Telemedicine can help reach patients where access to medical care is difficult

•The world has very few devices left to fight COVID-19 with, but technology remains one of them. Whether it is the employ of state-of-the-art technology in the discovery of cures or vaccines, or traditional technology services to enhance health care and consultations, or even tools that keep people at home occupied/productive, it is clear that technology will serve humanity at one of its darkest moments. The pandemic has contributed, in no small measure, to the understanding of the myriad ways in which available technologies have not been put to better use, and presented people with multiple opportunities to harness these devices, techniques and methods to get on with life in the time of lockdown. Among the primary uses is telemedicine, rendered inexorable now, by the temporary paralysis brought on by a freeze on movement.

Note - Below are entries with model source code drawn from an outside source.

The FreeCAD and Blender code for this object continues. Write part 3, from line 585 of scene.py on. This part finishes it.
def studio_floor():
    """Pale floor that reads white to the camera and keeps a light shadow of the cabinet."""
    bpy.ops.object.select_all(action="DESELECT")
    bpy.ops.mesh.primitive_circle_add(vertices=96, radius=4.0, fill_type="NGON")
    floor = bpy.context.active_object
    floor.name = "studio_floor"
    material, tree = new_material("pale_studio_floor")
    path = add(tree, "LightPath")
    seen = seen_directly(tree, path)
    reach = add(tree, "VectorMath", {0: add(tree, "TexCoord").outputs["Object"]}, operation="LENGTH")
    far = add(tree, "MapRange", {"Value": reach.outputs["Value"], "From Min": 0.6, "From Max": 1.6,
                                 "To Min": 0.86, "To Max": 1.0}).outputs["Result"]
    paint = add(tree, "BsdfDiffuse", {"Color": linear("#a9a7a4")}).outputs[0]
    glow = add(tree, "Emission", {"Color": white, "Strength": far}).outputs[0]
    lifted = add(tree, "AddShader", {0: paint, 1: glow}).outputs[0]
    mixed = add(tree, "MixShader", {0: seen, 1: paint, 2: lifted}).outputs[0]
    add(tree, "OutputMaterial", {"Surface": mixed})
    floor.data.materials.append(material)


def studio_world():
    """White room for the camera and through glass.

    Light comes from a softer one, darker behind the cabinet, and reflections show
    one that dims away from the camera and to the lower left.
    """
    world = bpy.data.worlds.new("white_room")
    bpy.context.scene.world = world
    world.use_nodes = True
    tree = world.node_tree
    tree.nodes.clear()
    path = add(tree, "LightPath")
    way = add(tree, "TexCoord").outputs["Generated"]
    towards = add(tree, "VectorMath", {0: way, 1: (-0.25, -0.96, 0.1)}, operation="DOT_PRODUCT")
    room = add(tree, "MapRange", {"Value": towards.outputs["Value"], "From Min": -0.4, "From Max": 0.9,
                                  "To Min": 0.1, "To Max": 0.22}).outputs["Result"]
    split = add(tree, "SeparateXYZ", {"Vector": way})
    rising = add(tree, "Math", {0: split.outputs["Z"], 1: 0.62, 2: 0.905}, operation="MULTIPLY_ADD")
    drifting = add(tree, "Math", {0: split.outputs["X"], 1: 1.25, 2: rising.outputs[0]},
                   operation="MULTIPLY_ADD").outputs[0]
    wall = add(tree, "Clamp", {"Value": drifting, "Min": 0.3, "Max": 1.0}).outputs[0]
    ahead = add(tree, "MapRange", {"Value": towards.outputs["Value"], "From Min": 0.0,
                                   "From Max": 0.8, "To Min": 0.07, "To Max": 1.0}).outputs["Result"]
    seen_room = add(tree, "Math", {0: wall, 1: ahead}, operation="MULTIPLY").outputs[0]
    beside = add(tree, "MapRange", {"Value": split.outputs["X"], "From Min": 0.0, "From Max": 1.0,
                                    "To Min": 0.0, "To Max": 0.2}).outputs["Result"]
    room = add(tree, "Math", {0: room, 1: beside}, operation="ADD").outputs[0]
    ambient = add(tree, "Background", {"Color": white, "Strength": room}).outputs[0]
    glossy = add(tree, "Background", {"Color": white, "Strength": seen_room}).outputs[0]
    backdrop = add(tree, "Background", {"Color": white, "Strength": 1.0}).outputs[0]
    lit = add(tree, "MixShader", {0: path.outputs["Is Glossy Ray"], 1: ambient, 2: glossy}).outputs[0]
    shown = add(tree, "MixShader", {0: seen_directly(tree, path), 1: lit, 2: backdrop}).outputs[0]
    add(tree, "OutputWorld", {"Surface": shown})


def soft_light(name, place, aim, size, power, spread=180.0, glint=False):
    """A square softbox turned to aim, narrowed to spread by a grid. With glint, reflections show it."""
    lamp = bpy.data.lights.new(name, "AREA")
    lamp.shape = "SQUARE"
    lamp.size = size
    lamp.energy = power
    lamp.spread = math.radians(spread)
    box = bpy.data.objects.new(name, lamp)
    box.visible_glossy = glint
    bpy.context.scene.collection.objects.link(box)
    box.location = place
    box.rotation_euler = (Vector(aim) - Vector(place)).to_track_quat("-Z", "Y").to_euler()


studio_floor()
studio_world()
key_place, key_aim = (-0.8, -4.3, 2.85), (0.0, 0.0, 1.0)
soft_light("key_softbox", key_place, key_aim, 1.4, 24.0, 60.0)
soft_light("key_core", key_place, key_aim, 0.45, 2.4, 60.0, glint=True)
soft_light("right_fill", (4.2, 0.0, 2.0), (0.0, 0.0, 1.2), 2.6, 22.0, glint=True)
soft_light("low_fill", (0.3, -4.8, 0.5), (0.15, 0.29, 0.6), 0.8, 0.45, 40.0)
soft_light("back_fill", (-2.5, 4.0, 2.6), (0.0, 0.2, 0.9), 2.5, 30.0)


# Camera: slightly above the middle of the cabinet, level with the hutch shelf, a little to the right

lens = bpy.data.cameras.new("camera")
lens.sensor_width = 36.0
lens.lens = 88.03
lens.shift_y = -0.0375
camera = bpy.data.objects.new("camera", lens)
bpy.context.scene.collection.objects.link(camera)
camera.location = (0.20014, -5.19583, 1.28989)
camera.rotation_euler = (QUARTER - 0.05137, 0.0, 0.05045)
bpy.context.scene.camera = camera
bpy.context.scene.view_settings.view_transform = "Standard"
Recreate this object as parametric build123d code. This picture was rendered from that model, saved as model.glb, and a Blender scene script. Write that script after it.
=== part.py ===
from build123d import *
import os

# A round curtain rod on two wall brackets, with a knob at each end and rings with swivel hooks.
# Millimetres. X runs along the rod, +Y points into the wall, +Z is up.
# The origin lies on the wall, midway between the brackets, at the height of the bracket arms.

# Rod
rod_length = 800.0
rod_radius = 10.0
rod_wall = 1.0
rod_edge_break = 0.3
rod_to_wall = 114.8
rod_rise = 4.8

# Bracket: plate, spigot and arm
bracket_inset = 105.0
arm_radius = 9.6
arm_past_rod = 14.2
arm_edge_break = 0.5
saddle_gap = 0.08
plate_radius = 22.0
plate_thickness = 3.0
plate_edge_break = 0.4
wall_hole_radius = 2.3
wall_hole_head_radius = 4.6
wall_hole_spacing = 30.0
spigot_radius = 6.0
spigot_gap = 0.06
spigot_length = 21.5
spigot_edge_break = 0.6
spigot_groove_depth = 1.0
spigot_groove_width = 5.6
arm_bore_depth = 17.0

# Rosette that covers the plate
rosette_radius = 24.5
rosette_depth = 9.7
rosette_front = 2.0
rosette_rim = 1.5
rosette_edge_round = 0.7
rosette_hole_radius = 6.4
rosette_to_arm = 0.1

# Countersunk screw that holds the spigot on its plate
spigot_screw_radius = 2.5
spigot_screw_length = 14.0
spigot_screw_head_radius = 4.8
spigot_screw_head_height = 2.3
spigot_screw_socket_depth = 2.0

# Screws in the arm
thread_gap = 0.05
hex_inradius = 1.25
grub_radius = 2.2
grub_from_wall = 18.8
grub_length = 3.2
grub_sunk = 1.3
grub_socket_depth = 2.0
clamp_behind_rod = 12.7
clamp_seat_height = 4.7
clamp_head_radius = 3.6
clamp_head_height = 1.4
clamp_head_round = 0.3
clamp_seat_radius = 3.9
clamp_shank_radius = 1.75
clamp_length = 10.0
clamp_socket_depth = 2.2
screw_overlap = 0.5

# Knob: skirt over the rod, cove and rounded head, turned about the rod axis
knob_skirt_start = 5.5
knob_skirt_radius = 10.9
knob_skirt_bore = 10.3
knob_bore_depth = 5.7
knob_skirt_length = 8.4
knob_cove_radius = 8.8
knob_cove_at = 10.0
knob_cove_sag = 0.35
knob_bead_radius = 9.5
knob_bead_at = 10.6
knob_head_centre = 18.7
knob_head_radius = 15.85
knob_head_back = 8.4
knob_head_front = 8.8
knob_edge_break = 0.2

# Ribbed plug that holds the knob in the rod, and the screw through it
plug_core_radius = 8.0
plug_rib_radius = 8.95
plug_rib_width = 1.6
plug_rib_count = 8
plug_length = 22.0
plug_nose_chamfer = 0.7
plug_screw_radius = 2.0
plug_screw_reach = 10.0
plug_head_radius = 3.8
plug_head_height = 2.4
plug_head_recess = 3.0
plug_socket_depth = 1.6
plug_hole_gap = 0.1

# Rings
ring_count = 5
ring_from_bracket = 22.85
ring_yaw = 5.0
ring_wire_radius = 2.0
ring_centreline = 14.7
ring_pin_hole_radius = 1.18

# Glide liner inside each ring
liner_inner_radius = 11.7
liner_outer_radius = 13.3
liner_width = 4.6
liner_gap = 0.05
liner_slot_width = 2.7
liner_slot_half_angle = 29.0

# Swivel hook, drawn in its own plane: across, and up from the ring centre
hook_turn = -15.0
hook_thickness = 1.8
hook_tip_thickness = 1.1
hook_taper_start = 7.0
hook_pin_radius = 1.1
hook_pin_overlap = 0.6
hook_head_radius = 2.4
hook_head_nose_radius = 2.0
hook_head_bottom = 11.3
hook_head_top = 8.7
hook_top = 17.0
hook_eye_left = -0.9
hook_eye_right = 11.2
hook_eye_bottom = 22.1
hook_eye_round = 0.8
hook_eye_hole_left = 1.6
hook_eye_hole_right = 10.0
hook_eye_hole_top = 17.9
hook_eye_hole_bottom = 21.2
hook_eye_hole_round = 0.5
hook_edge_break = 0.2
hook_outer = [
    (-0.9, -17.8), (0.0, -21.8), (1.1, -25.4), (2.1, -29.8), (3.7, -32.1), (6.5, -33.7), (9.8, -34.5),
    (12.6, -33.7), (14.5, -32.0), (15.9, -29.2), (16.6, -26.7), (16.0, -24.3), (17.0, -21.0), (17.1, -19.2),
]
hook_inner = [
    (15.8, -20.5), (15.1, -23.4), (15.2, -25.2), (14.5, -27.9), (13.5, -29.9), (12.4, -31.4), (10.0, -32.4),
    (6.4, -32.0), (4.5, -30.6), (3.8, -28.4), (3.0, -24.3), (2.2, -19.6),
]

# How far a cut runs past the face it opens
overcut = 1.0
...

•The Centre’s recent guidelines allowing for widespread use of telemedicine services came as a shot in the arm for telehealth crusaders in the country, among them the Telemedicine Society of India that has long been battling to use the technology in its complete arc to reach remote areas in India. This move finds consonance with the rest of the world where several nations, also deeply impacted by the pandemic, have deployed telemedicine to reach people who have been unable to come to hospital, to reduce footfalls in hospitals, and to even provide medical and mental health counselling to countless people. It was way back in 2000 that telemedicine was first employed in India, but the progress has been excruciatingly slow, until the pandemic. However, it does seem as if the medical community was only held back by the lack of legislation to enable tele consultations. For no sooner was the policy announced, than hospitals and clinicians hurried to jump onto the bandwagon, advertising contact information for patients. The advantages are peculiar in the current context, when putting distance between people is paramount, as tele consultations are not barred even when health care professionals and patients may have to be quarantined. The advancement of telecommunication capabilities over the years has made the transmission of images and sound files (heart and lung sounds, coughs) faster and simpler. Pilot telemedicine experiments in ophthalmology and psychiatry have proven to be of immense benefit to the communities. Telemedicine’s time is here, finally. While unleashing the full potential of telemedicine to help people, experts and government agencies must be mindful of the possible inadequacies of the medium, and securing sensitive medical information; such cognisance should guide the use of the technology.